Directive: Among the lines of data below, reproduce only those from the one with "makeDesktop();" through the one with "before = set(bpy.data.objects)", exactly as they stand, both ends included.

======== Records for the task

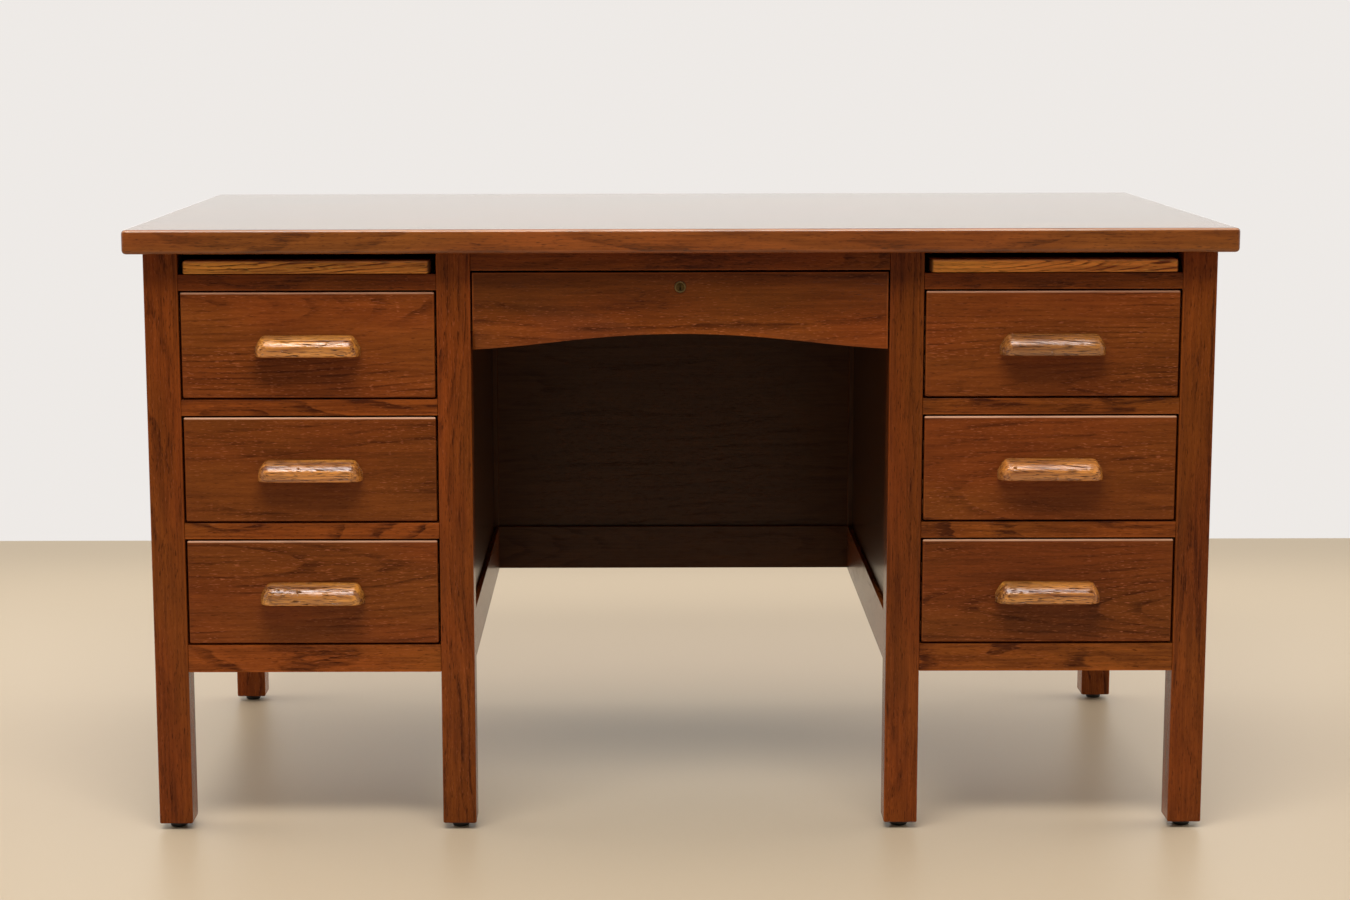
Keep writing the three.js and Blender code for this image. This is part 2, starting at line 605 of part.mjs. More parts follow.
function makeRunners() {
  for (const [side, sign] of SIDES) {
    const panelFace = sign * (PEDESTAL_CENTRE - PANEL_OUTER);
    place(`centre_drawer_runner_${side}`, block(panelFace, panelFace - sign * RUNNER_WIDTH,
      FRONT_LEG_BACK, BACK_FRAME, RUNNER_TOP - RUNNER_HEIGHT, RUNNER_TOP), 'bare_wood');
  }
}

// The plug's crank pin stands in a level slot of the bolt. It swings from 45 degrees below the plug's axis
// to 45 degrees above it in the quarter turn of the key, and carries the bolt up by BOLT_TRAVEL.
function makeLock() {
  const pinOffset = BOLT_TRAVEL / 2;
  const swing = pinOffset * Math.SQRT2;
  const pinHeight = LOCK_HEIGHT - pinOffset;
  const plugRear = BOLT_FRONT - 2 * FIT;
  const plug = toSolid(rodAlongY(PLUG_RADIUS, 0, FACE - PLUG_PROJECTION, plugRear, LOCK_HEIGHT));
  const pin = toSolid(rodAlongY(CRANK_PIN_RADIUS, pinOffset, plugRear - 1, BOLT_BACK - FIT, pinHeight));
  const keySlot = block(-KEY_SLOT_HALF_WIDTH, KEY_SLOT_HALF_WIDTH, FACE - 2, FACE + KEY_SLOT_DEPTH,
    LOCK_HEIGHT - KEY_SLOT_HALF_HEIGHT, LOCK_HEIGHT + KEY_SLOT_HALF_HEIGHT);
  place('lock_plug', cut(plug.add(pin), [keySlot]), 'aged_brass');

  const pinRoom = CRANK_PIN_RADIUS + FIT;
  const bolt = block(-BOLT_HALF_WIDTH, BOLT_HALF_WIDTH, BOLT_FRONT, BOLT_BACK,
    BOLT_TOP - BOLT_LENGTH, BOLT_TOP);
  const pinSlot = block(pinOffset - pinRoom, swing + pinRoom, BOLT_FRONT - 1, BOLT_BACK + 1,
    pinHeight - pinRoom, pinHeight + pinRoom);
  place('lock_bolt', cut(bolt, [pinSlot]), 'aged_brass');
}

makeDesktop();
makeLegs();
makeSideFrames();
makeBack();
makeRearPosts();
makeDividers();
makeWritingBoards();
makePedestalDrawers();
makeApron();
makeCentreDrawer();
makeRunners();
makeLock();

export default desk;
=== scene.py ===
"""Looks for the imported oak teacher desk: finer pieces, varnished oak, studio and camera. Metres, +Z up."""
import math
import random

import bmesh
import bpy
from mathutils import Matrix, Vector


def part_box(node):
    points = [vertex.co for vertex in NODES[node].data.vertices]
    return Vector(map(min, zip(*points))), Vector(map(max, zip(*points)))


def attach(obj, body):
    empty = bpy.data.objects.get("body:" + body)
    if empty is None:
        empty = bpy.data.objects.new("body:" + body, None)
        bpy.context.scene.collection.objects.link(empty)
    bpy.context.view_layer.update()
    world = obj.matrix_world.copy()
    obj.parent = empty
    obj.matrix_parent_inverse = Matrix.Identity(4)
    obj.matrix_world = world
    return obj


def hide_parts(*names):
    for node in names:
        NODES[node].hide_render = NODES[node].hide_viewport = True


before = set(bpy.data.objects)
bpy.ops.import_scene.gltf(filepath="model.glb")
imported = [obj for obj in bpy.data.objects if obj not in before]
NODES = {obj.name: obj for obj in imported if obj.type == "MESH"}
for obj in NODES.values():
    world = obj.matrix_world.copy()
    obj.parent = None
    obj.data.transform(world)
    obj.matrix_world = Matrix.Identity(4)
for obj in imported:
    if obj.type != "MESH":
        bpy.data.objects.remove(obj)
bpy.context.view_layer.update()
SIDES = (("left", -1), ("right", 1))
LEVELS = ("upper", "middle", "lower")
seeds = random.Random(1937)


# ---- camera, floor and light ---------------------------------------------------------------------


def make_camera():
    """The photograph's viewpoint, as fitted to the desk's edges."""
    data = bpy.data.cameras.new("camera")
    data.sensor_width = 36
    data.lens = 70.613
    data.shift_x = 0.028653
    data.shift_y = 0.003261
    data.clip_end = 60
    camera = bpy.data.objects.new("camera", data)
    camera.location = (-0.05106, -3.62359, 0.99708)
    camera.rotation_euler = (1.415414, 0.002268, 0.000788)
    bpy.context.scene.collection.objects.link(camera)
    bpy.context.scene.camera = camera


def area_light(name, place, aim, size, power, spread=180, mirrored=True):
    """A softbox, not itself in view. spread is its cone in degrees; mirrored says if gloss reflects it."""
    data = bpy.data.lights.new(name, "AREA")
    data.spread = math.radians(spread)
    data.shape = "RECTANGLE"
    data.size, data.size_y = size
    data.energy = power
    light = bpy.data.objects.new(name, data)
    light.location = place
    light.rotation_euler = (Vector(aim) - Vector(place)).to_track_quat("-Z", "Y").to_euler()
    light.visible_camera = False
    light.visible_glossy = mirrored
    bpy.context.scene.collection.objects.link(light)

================
======== Records for the task

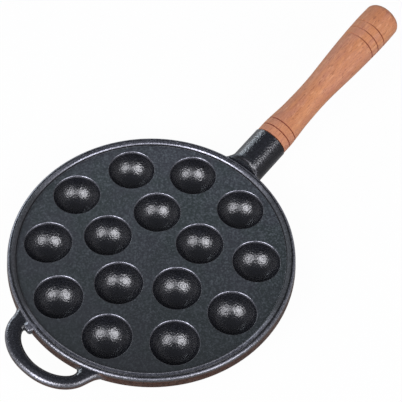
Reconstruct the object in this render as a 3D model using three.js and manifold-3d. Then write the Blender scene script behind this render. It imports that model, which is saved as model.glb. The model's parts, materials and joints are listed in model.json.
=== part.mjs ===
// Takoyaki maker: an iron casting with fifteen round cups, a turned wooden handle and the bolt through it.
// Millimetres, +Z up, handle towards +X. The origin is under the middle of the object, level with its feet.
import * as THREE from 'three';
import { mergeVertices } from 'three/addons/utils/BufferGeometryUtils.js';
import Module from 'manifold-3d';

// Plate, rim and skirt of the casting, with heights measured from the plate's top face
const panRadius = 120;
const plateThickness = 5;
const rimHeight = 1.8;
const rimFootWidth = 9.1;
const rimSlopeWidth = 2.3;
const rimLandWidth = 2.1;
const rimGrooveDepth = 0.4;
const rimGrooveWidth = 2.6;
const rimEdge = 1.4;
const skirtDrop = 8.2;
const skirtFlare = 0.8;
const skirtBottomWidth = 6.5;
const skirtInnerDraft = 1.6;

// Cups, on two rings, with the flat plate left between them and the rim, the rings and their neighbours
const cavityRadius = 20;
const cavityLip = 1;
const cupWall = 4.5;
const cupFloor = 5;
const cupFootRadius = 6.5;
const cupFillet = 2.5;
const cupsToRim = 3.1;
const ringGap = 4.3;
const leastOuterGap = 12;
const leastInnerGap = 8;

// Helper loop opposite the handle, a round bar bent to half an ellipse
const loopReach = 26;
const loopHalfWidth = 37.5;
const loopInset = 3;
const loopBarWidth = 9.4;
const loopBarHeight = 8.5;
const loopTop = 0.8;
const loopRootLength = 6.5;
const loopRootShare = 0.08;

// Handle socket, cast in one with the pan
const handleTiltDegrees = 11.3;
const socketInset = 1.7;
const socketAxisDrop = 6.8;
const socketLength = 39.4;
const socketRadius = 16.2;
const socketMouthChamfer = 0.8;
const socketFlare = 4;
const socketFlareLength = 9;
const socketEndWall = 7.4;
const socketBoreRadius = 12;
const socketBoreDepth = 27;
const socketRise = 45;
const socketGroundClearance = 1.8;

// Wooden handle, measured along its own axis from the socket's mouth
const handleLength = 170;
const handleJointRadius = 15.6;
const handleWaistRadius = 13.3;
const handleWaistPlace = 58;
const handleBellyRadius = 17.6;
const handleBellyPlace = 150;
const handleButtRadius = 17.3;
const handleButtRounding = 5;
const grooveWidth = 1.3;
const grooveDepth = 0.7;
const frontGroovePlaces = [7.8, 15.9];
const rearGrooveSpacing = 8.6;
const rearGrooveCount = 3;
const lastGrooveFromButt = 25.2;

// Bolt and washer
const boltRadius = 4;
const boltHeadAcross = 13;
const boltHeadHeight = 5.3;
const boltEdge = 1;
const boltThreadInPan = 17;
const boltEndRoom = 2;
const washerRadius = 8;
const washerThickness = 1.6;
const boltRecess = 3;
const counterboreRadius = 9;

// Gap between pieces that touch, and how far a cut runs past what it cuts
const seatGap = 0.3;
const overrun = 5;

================

Full response:
makeDesktop();
makeLegs();
makeSideFrames();
makeBack();
makeRearPosts();
makeDividers();
makeWritingBoards();
makePedestalDrawers();
makeApron();
makeCentreDrawer();
makeRunners();
makeLock();

export default desk;
=== scene.py ===
"""Looks for the imported oak teacher desk: finer pieces, varnished oak, studio and camera. Metres, +Z up."""
import math
import random

import bmesh
import bpy
from mathutils import Matrix, Vector


def part_box(node):
    points = [vertex.co for vertex in NODES[node].data.vertices]
    return Vector(map(min, zip(*points))), Vector(map(max, zip(*points)))


def attach(obj, body):
    empty = bpy.data.objects.get("body:" + body)
    if empty is None:
        empty = bpy.data.objects.new("body:" + body, None)
        bpy.context.scene.collection.objects.link(empty)
    bpy.context.view_layer.update()
    world = obj.matrix_world.copy()
    obj.parent = empty
    obj.matrix_parent_inverse = Matrix.Identity(4)
    obj.matrix_world = world
    return obj


def hide_parts(*names):
    for node in names:
        NODES[node].hide_render = NODES[node].hide_viewport = True


before = set(bpy.data.objects)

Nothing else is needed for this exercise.